2024 drone strike in Mali

On the night between March 22 and 23, 2024, a Malian Army Bayraktar TB2 drone struck a madrasa in the village of Douna, Douentza Cercle, Mali, killing fourteen children and injuring nine others. The drone strike came several days after another strike in Amasrakad killed fourteen civilians.

== Background ==
The Douentza Cercle where Douna is located has been a hub for the Katiba Serma, a jihadist group that is part of Jama'at Nasr al-Islam wal Muslimin (JNIM). Douna itself is sometimes invaded by these jihadists, who are based in the Serma and Foulsare forests nearby. The forests were closed to the population of Douna a week prior to the drone strike due to a Malian Army operation in the area.

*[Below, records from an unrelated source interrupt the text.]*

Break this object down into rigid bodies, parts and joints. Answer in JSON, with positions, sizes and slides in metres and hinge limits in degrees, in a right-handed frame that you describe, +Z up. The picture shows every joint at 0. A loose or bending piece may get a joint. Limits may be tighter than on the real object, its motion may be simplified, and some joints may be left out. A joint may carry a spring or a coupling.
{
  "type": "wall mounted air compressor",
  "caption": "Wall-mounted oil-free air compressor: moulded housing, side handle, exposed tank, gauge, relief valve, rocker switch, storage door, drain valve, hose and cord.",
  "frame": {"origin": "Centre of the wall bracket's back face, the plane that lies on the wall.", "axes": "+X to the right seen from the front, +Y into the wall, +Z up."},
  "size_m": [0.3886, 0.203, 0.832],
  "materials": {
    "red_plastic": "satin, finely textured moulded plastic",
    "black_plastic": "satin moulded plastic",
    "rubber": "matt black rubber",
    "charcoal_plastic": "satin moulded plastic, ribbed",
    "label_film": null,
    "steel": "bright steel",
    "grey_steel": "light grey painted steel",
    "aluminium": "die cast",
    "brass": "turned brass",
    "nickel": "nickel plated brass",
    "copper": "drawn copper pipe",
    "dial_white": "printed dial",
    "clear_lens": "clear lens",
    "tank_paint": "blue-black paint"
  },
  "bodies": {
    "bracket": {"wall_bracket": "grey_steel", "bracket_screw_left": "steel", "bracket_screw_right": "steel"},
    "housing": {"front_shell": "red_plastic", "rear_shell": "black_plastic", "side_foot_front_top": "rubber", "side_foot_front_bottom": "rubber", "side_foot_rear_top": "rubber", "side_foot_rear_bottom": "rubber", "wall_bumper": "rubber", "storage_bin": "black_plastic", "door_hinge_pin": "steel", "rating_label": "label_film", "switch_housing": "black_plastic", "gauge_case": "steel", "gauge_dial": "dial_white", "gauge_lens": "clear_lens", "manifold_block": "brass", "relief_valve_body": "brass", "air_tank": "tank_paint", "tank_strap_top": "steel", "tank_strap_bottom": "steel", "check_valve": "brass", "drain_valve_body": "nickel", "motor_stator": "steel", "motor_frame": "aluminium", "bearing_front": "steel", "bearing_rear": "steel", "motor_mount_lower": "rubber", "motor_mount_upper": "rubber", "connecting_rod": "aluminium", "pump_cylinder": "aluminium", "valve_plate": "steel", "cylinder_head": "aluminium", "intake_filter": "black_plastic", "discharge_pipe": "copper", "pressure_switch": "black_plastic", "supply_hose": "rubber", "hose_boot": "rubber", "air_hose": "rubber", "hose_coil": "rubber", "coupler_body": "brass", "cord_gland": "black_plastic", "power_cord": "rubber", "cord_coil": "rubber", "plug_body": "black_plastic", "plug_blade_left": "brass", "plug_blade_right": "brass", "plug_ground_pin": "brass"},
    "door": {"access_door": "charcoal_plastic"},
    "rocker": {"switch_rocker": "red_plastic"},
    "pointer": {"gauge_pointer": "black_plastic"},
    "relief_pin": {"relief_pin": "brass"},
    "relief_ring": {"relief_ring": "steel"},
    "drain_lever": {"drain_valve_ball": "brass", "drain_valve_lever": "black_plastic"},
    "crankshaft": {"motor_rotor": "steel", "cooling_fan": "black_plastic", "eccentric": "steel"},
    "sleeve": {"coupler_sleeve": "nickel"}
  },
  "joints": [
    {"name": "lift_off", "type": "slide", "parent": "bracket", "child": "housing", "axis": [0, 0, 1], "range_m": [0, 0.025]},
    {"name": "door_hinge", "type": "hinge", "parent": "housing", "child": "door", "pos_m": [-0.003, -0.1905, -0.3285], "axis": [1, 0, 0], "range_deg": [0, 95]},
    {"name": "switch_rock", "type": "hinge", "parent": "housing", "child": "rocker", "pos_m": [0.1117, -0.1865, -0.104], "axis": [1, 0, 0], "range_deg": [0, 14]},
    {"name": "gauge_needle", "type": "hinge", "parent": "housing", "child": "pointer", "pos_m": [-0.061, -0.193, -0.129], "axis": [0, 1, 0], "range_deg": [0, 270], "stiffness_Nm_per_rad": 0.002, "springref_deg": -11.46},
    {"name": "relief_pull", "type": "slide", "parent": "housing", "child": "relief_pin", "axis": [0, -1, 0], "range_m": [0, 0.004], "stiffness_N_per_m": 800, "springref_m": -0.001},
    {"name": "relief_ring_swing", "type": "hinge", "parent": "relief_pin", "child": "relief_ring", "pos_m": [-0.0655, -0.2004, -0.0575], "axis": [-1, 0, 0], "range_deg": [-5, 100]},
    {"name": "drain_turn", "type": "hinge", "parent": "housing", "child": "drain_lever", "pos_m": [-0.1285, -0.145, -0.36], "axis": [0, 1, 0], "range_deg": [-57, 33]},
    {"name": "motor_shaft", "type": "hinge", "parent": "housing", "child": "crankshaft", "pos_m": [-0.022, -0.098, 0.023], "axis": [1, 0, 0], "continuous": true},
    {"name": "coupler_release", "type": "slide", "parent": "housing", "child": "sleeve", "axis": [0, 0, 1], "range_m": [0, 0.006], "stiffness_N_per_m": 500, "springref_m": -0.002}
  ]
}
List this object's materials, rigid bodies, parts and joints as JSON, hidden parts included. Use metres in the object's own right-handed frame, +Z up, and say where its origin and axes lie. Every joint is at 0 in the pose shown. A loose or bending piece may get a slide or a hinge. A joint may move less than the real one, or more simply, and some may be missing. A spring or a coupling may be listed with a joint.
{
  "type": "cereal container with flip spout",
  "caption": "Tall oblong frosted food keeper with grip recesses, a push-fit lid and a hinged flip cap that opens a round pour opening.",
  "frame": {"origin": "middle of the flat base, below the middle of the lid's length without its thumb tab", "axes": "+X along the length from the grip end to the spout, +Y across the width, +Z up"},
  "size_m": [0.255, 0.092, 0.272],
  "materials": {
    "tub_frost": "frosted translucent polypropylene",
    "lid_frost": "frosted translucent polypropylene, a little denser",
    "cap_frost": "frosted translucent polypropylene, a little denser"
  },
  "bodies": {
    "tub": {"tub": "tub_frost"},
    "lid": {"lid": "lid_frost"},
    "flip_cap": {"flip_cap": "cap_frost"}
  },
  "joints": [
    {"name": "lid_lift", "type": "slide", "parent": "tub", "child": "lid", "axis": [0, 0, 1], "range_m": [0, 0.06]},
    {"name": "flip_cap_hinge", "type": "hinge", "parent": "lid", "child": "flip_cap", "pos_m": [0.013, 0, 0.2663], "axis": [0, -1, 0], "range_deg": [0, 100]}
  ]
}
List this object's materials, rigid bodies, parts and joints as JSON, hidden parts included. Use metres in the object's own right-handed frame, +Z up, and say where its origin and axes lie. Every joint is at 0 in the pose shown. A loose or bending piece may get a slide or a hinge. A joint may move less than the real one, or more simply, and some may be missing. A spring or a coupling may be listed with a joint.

The Malian Army in recent months had also been launching indiscriminate drone strikes against civilian areas. On March 17, civilians in Amasrakad, Gao Region were hit by Malian drone strikes, killing 13 and injuring over a dozen others. In February, Malian drone strikes targeted a wedding in Konokassi killing five people, and then killed five more when a funeral service was held for the wedding victims.

== Drone strike ==
Most madrasas in the Dogon country have class very early in the morning and very late in the evening. For evening classes, a fire is often lit to illuminate the area. On March 22 at around 10pm, students were gathered around the fire when the drone strikes hit. Fourteen students were killed immediately, nine of whom were from the Ongoiba family. Two victims were from the Sawadogo family, and three were from the Maiga family. Nine injured students were brought to hospitals in Mopti and Sévaré.

== Aftermath ==
The drone strike and publication of photos of the victims stirred up controversy within the Malian government and army. JNIM condemned the attack in a March 25 press release and decried the use of Bayraktar TB2 drones. A day prior, the emir of JNIM in Burkina Faso Djaffar Dicko called on Turkish politicians to hat the sale of Bayraktar drones to the Sahelian governments.